Give every line below again, exactly.

Object data in JSON:
========================================================================

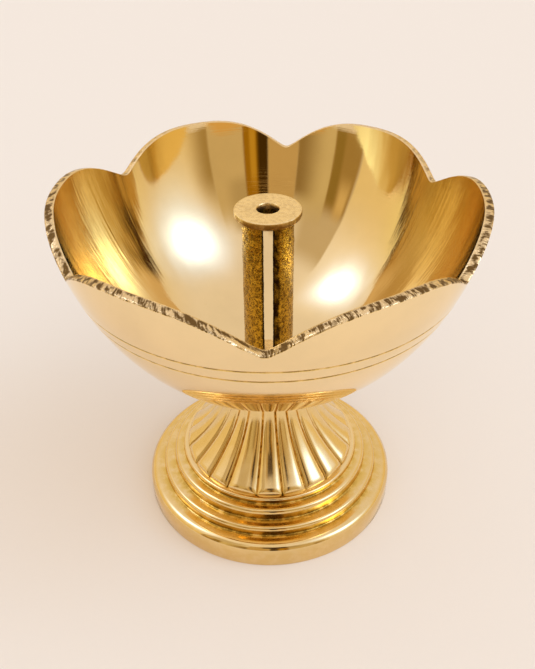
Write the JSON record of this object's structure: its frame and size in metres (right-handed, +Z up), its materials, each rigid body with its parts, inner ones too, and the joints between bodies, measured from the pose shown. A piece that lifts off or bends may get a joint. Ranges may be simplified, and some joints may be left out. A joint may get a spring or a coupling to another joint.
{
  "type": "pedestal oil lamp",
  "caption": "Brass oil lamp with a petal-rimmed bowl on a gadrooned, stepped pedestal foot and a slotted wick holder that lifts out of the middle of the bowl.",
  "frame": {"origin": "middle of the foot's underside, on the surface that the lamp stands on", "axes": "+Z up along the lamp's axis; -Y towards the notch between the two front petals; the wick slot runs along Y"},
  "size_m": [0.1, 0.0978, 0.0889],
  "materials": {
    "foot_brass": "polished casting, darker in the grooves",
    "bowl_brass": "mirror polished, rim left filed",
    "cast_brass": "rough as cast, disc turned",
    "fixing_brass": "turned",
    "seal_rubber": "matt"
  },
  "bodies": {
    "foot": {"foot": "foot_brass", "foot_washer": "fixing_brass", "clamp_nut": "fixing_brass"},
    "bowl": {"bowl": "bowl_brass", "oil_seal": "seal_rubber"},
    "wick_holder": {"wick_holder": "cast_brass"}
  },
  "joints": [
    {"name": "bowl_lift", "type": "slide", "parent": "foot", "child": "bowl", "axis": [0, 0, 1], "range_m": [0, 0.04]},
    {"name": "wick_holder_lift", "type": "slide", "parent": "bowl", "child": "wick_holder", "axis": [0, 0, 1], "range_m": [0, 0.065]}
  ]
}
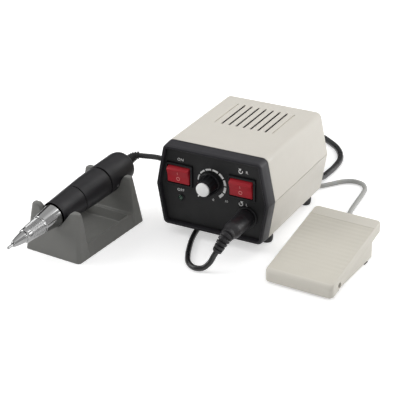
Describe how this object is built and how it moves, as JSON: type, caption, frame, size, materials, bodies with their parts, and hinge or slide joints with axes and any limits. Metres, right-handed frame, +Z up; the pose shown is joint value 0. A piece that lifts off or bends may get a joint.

========================================================================

Answer to the problem —
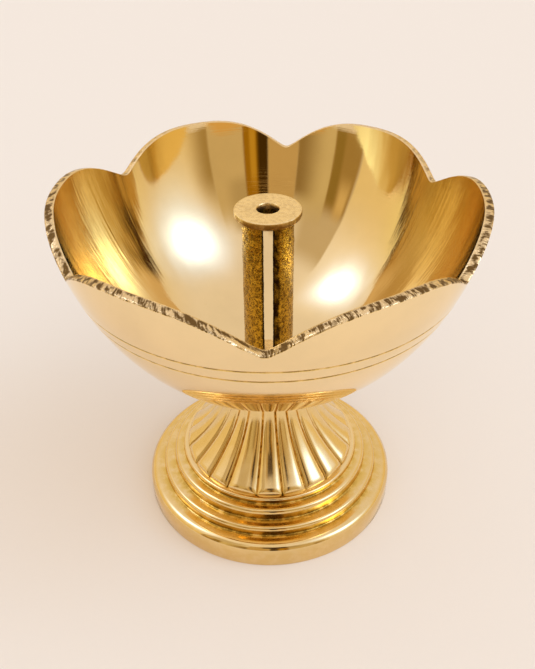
Write the JSON record of this object's structure: its frame and size in metres (right-handed, +Z up), its materials, each rigid body with its parts, inner ones too, and the joints between bodies, measured from the pose shown. A piece that lifts off or bends may get a joint. Ranges may be simplified, and some joints may be left out. A joint may get a spring or a coupling to another joint.
{
  "type": "pedestal oil lamp",
  "caption": "Brass oil lamp with a petal-rimmed bowl on a gadrooned, stepped pedestal foot and a slotted wick holder that lifts out of the middle of the bowl.",
  "frame": {"origin": "middle of the foot's underside, on the surface that the lamp stands on", "axes": "+Z up along the lamp's axis; -Y towards the notch between the two front petals; the wick slot runs along Y"},
  "size_m": [0.1, 0.0978, 0.0889],
  "materials": {
    "foot_brass": "polished casting, darker in the grooves",
    "bowl_brass": "mirror polished, rim left filed",
    "cast_brass": "rough as cast, disc turned",
    "fixing_brass": "turned",
    "seal_rubber": "matt"
  },
  "bodies": {
    "foot": {"foot": "foot_brass", "foot_washer": "fixing_brass", "clamp_nut": "fixing_brass"},
    "bowl": {"bowl": "bowl_brass", "oil_seal": "seal_rubber"},
    "wick_holder": {"wick_holder": "cast_brass"}
  },
  "joints": [
    {"name": "bowl_lift", "type": "slide", "parent": "foot", "child": "bowl", "axis": [0, 0, 1], "range_m": [0, 0.04]},
    {"name": "wick_holder_lift", "type": "slide", "parent": "bowl", "child": "wick_holder", "axis": [0, 0, 1], "range_m": [0, 0.065]}
  ]
}
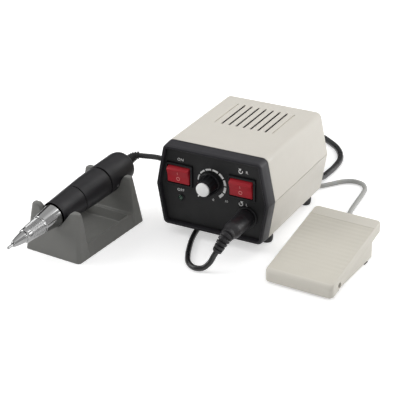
Describe how this object is built and how it moves, as JSON: type, caption, frame, size, materials, bodies with their parts, and hinge or slide joints with axes and any limits. Metres, right-handed frame, +Z up; the pose shown is joint value 0. A piece that lifts off or bends may get a joint.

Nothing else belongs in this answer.